Source records:
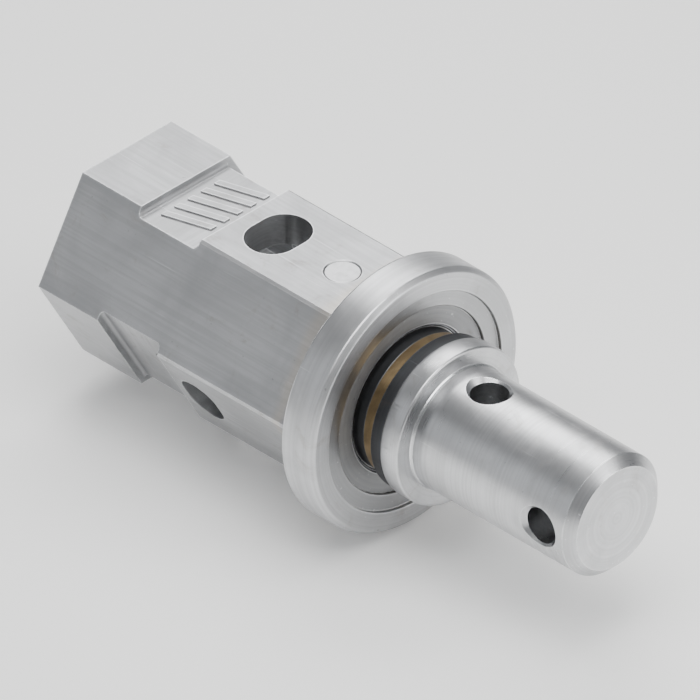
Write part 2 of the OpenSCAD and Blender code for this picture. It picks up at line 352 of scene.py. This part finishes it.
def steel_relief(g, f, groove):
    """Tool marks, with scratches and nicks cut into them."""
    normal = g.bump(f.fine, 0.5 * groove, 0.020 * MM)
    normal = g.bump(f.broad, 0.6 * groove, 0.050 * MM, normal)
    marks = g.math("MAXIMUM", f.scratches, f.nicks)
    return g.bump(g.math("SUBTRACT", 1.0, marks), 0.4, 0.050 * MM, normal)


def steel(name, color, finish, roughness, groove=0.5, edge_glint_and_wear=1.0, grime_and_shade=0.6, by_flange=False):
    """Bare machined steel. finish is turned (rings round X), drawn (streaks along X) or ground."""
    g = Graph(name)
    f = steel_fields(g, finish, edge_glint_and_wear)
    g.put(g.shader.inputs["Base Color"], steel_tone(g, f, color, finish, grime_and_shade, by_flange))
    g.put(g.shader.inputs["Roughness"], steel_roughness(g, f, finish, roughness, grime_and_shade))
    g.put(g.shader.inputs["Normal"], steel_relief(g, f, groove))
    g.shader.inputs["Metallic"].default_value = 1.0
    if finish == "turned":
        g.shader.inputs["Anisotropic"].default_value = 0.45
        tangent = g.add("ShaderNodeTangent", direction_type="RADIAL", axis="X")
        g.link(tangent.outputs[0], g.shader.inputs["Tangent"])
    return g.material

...

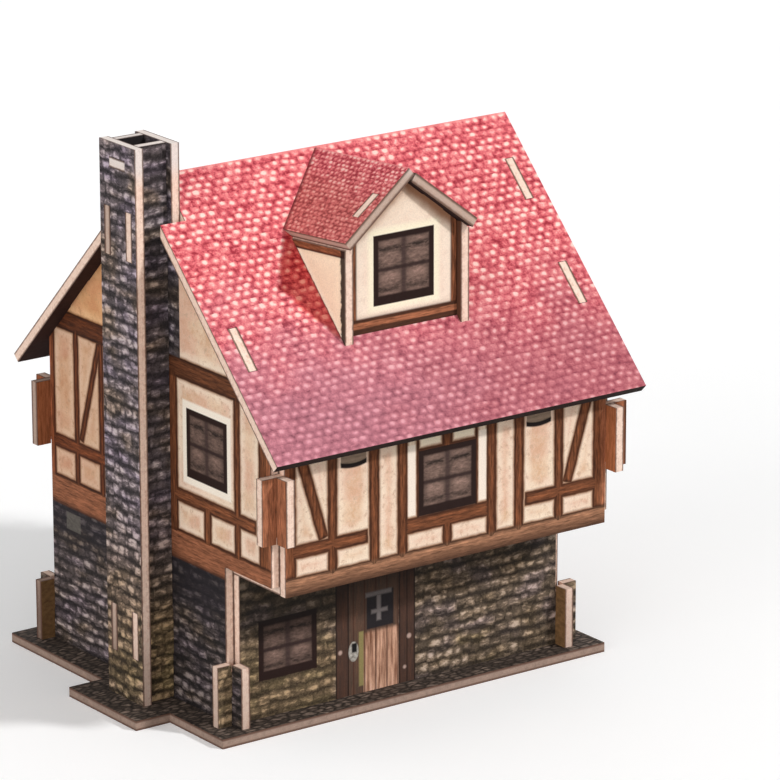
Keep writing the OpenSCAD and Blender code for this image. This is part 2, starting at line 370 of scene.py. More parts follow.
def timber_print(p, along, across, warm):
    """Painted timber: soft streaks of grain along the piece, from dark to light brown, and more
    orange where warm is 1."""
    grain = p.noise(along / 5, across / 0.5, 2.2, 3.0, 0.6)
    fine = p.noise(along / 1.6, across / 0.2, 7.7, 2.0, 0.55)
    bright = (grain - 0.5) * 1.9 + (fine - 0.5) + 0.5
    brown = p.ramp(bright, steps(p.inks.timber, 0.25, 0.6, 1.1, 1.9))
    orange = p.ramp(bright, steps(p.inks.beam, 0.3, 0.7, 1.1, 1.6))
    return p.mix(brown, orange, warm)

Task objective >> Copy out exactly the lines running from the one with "Write part 2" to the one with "return g.material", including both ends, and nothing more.

Worked answer >>
Write part 2 of the OpenSCAD and Blender code for this picture. It picks up at line 352 of scene.py. This part finishes it.
def steel_relief(g, f, groove):
    """Tool marks, with scratches and nicks cut into them."""
    normal = g.bump(f.fine, 0.5 * groove, 0.020 * MM)
    normal = g.bump(f.broad, 0.6 * groove, 0.050 * MM, normal)
    marks = g.math("MAXIMUM", f.scratches, f.nicks)
    return g.bump(g.math("SUBTRACT", 1.0, marks), 0.4, 0.050 * MM, normal)


def steel(name, color, finish, roughness, groove=0.5, edge_glint_and_wear=1.0, grime_and_shade=0.6, by_flange=False):
    """Bare machined steel. finish is turned (rings round X), drawn (streaks along X) or ground."""
    g = Graph(name)
    f = steel_fields(g, finish, edge_glint_and_wear)
    g.put(g.shader.inputs["Base Color"], steel_tone(g, f, color, finish, grime_and_shade, by_flange))
    g.put(g.shader.inputs["Roughness"], steel_roughness(g, f, finish, roughness, grime_and_shade))
    g.put(g.shader.inputs["Normal"], steel_relief(g, f, groove))
    g.shader.inputs["Metallic"].default_value = 1.0
    if finish == "turned":
        g.shader.inputs["Anisotropic"].default_value = 0.45
        tangent = g.add("ShaderNodeTangent", direction_type="RADIAL", axis="X")
        g.link(tangent.outputs[0], g.shader.inputs["Tangent"])
    return g.material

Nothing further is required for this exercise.